Part 9: SLOs, SLIs, SLAs & Error Budgets

SLI, SLO, SLA — Definitions

These three terms are often confused. They form a hierarchy from measurement to target to contract:

Term	Definition	Audience	Example
SLI (Service Level Indicator)	A quantitative measure of service behaviour — a ratio of good events to total events	Engineering	Proportion of HTTP requests completing in < 300ms
SLO (Service Level Objective)	A target value or range for an SLI — what "good enough" means	Engineering + Product	99.9% of requests complete in < 300ms over 30 days
SLA (Service Level Agreement)	A contractual commitment with consequences for breach (refunds, credits)	Business + Customers	"99.95% uptime or receive 10% service credit"

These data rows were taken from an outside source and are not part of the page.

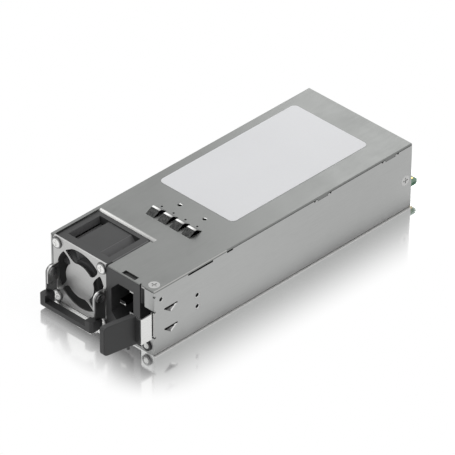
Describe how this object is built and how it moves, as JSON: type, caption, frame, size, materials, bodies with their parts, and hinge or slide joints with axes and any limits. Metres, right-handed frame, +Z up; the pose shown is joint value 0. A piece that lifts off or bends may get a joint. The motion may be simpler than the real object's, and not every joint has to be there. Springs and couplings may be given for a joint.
{
  "type": "hot swap server power supply",
  "caption": "Hot swap server power supply: long sheet steel case with fan, bail handle, mains inlet, sprung release latch and card edge.",
  "frame": {"origin": "middle of the case's underside, at the base mount", "axes": "+X to the latch side, +Y from the front with the fan and inlet to the card edge, +Z up through the cover"},
  "size_m": [0.0734, 0.2224, 0.0414],
  "materials": {
    "case_steel": "zinc plated sheet, satin",
    "cover_steel": "zinc plated sheet, satin",
    "arm_steel": "satin",
    "latch_steel": "bright rolled spring steel",
    "rivet_steel": "satin",
    "screw_steel": "zinc plated",
    "shaft_steel": "ground",
    "standoff_brass": "turned",
    "label_film": "printed film, left blank",
    "fan_plastic": "glass filled, satin",
    "magnet": "bonded ferrite",
    "motor_copper": "enamelled copper winding",
    "inlet_plastic": "moulded, satin",
    "pin_brass": "nickel plated brass",
    "grip_plastic": "moulded, satin",
    "tab_plastic": "moulded, satin",
    "bezel_plastic": "moulded",
    "lens_plastic": "clear diffusing",
    "board_green": "solder resist, satin",
    "gold": "gold plated",
    "insulator_film": "translucent film",
    "capacitor_sleeve": "shrink sleeve",
    "film_capacitor_case": "moulded box",
    "choke_ferrite": "ferrite",
    "fuse_ceramic": "ceramic",
    "heatsink_metal": "extruded",
    "bus_copper": "copper bar"
  },
  "bodies": {
    "case": {"chassis": "case_steel", "rear_panel": "case_steel", "fan_grille": "case_steel", "top_cover": "cover_steel", "latch_spring_foot": "latch_steel", "handle_rivets": "rivet_steel", "latch_rivets": "rivet_steel", "cover_screw": "screw_steel", "side_screws": "screw_steel", "fan_screws": "screw_steel", "board_screws": "screw_steel", "fan_bearings": "shaft_steel", "board_standoffs": "standoff_brass", "label": "label_film", "fan_frame": "fan_plastic", "fan_stator": "motor_copper", "transformer_windings": "motor_copper", "inlet_housing": "inlet_plastic", "line_pin": "pin_brass", "neutral_pin": "pin_brass", "earth_pin": "pin_brass", "indicator_bezel": "bezel_plastic", "light_pipe": "lens_plastic", "status_led": "lens_plastic", "main_board": "board_green", "inlet_terminal_board": "board_green", "control_board": "board_green", "card_edge_contacts": "gold", "insulation_sheet": "insulator_film", "bulk_capacitor": "capacitor_sleeve", "output_capacitors": "capacitor_sleeve", "film_capacitor": "film_capacitor_case", "pfc_choke": "choke_ferrite", "mains_filter_choke": "choke_ferrite", "transformer_core": "choke_ferrite", "mains_fuse": "fuse_ceramic", "primary_heatsink": "heatsink_metal", "output_bus_bars": "bus_copper"},
    "fan_rotor": {"fan_impeller": "fan_plastic", "fan_shaft": "shaft_steel", "rotor_magnet_ring": "magnet"},
    "handle": {"handle_arms": "arm_steel", "handle_grip": "grip_plastic"},
    "latch": {"latch_leaf": "latch_steel", "latch_tab": "tab_plastic"}
  },
  "joints": [
    {"name": "fan_spin", "type": "hinge", "parent": "case", "child": "fan_rotor", "pos_m": [-0.01625, -0.0785, 0.0191], "axis": [0, 1, 0], "continuous": true},
    {"name": "handle_swing", "type": "hinge", "parent": "case", "child": "handle", "pos_m": [-0.01555, -0.0964, 0.0199], "axis": [-1, 0, 0], "range_deg": [0, 95]},
    {"name": "latch_press", "type": "hinge", "parent": "case", "child": "latch", "pos_m": [0.0351, -0.0665, 0.0188], "axis": [0, 0, 1], "range_deg": [-5, 0], "stiffness_Nm_per_rad": 3, "springref_deg": 1.72}
  ]
}
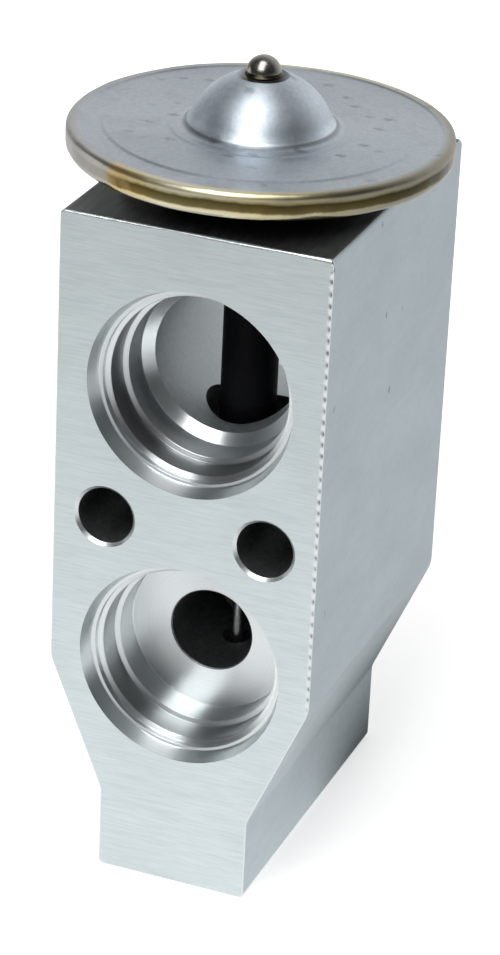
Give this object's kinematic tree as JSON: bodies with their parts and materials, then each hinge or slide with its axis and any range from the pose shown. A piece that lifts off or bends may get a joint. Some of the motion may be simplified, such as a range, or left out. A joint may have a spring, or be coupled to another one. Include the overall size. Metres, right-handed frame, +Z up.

                            
                            The Hierarchy: SLIs are measured. SLOs are targets set against SLIs. SLAs are promises made to customers based on SLOs. Your SLA should always be looser than your SLO (e.g., SLO = 99.95%, SLA = 99.9%), giving you a buffer before contractual penalties apply.
                        

Choosing the Right SLIs

SLI Types by Service Category

Different types of services need different SLIs. Google SRE identifies four common SLI categories:

Service Type	Primary SLI	Formula
Request-driven (APIs, web apps)	Availability + Latency	Good requests / Total requests Requests < threshold / Total requests
Pipeline / batch (ETL, data processing)	Freshness + Correctness	Records processed within deadline / Total records Records without errors / Total records
Storage (databases, object stores)	Durability + Availability	Successful reads / Total reads Data objects intact / Total data objects
Streaming (Kafka, event systems)	Throughput + Freshness	Messages delivered within SLA / Total messages Consumer lag < threshold / Total time

Implementing SLIs in Prometheus

# SLI: Availability — proportion of non-5xx requests
# Good events: requests with status != 5xx
# Total events: all requests
sum(rate(http_requests_total{service="order-service",status!~"5.."}[30d]))
/ sum(rate(http_requests_total{service="order-service"}[30d]))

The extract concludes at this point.